The Concordia Contest: Advancing the Cooperative Intelligence of Language Agents

Chandler Smith · Rakshit Trivedi · Jesse Clifton · Lewis Hammond · Akbir Khan · Sasha Vezhnevets · John Agapiou · Edgar Duéñez-Guzmán · Jayd Matyas · Danny Karmon · Marwa Abdulhai · Dylan Hadfield-Menell · Natasha Jaques · Joel Leibo · Oliver Slumbers · Tim Baarslag · Minsuk Chang

West Meeting Room 215, 216
[ ] [ Project Page ]
Sun 15 Dec 9 a.m. PST — noon PST

Abstract:

Building on the success of the Melting Pot contest at NeurIPS 2023, which challenged participants to develop multi-agent reinforcement learning agents capable of cooperation in groups, we are excited to propose a new contest centered on cooperation between language model (LM) agents in intricate, text-mediated environments. Our goal is to advance research on the cooperative intelligence of such LM agents. Of particular interest are the agents capable of using natural language to effectively cooperate with each other in complex environments, even in the face of challenges such as competing interests, differing values, and potential miscommunication.

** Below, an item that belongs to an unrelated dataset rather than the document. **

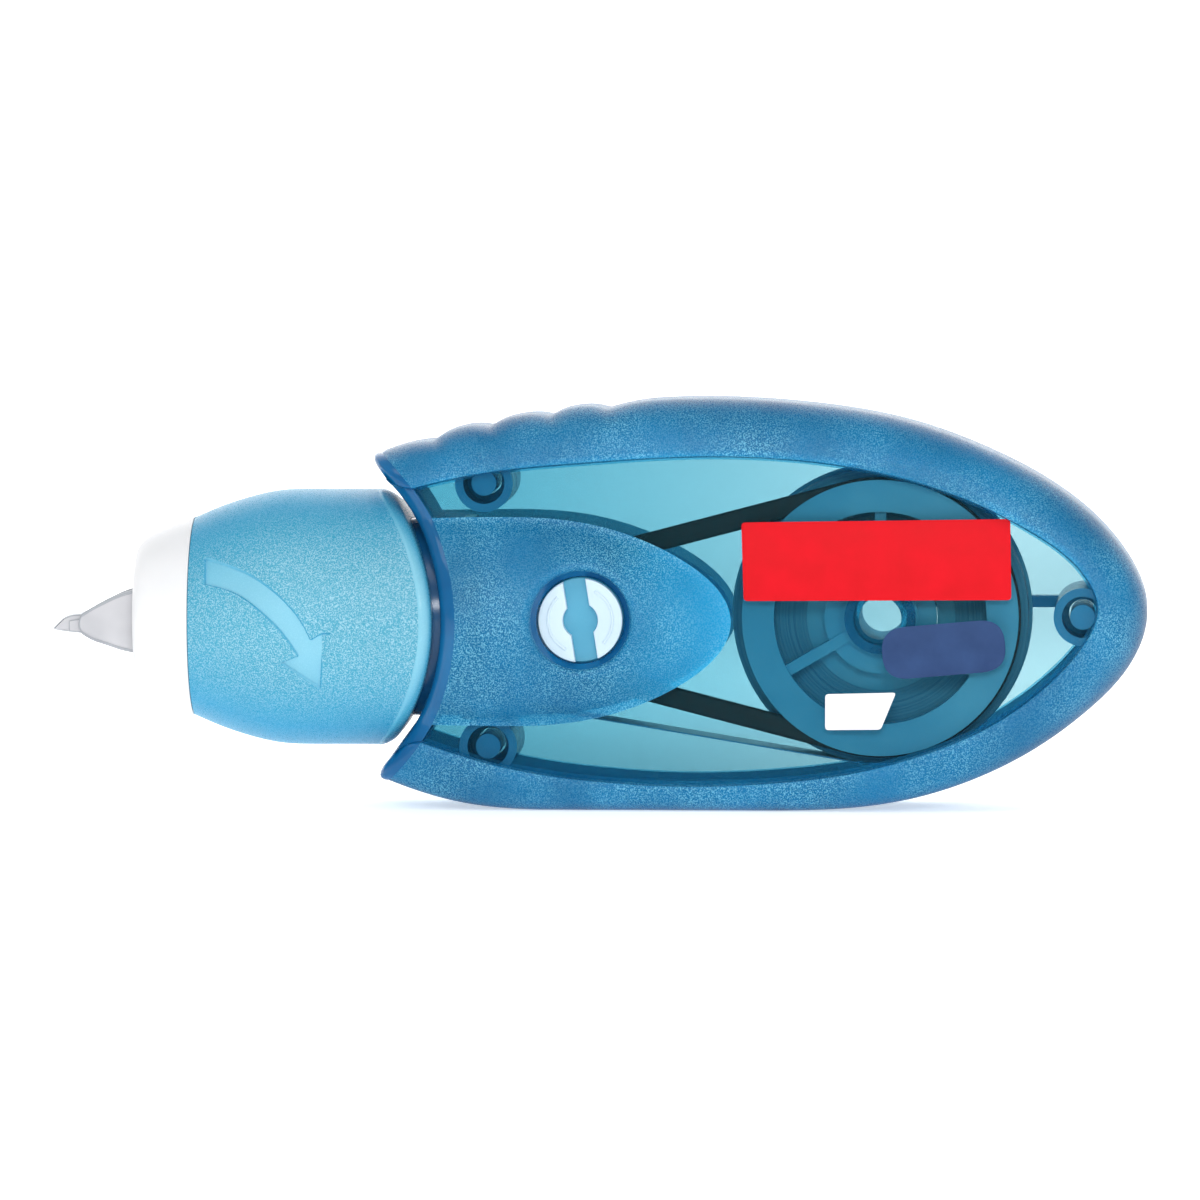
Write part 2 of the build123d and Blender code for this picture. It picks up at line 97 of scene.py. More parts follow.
# --- curve helpers ---------------------------------------------------------------------------
def spline(points, count):
    """Natural cubic spline through points, sampled at count evenly spaced places."""
    p = np.array(points, float)
    t = np.concatenate([[0], np.cumsum(np.linalg.norm(np.diff(p, axis=0), axis=1))])
    n = len(p)
    h = np.diff(t)
    a = np.eye(n)
    b = np.zeros((n, p.shape[1]))
    for i in range(1, n - 1):
        a[i, i - 1:i + 2] = h[i - 1], 2 * (h[i - 1] + h[i]), h[i]
        b[i] = 6 * ((p[i + 1] - p[i]) / h[i] - (p[i] - p[i - 1]) / h[i - 1])
    m = np.linalg.solve(a, b)

    def at(u):
        k = np.clip(np.searchsorted(t, u, side="right") - 1, 0, n - 2)
        w = (u - t[k])[:, None]
        v = (t[k + 1] - u)[:, None]
        hk = h[k][:, None]
        return (m[k] * v ** 3 + m[k + 1] * w ** 3) / (6 * hk) + (
            p[k] / hk - m[k] * hk / 6) * v + (p[k + 1] / hk - m[k + 1] * hk / 6) * w

    fine = at(np.linspace(0, t[-1], 4000))
    return resample(fine, count)


def resample(line, count):
    s = np.concatenate([[0], np.cumsum(np.linalg.norm(np.diff(line, axis=0), axis=1))])
    u = np.linspace(0, s[-1], count)
    return np.stack([np.interp(u, s, line[:, i]) for i in range(line.shape[1])], axis=1)


def normals_2d(line):
    """Inward normals of a line that runs clockwise round the case."""
    d = np.gradient(line, axis=0)
    d /= np.linalg.norm(d, axis=1)[:, None]
    return np.stack([d[:, 1], -d[:, 0]], axis=1)


def clip_to_mouth(line, radius, count):
    """The stretch of a case line that lies outside the mouth arc, with its ends on the arc."""
    gap = np.hypot(line[:, 0] - mouth_x, line[:, 1] - axis_z) - radius
    out = np.where(gap > 0)[0]
    first, last = out[0], out[-1]
    pieces = [line[first:last + 1]]
    if first > 0:
        f = gap[first - 1] / (gap[first - 1] - gap[first])
        pieces.insert(0, (line[first - 1] + f * (line[first] - line[first - 1]))[None])
    if last < len(line) - 1:
        f = gap[last] / (gap[last] - gap[last + 1])
        pieces.append((line[last] + f * (line[last + 1] - line[last]))[None])
    return resample(np.concatenate(pieces), count)


def inside(points, polygon):
    """Even-odd test of points against a closed polygon."""
    x, y = points[:, 0], points[:, 1]
    hit = np.zeros(len(points), bool)
    for (x0, y0), (x1, y1) in zip(polygon, np.roll(polygon, -1, axis=0)):
        cross = (y0 > y) != (y1 > y)
        with np.errstate(divide="ignore", invalid="ignore"):
            hit ^= cross & (x < (x1 - x0) * (y - y0) / (y1 - y0) + x0)
    return hit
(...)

To this end, we will leverage the recently released Concordia framework, an open-source library for defining open-ended environments where LM agents like those of Park et al. (2023) can interact with one another by generating free-form natural text describing what they intend to do or say. Concordia provides a suite of mixed-motive social dilemma scenarios where cooperation is valuable but hard to achieve. The proposed contest will challenge the participants to develop LM agents that exhibit cooperative intelligence in a variety of Concordia scenarios designed to assess multiple distinct skills of cooperation, including promise-keeping, negotiation, reciprocity, reputation, partner choice, compromise, and sanctioning. Participants will be scored based on the ability of their trained agents in executing skillful cooperation, particularly in the presence of new co-players in unforeseen (held-out) scenarios. Given the rapid development of LMs and the anticipated increase in the use of personalised LM agents, we contend that their propensity and ability to cooperate well with a diverse array of other actors (human or machine) will soon be of critical importance.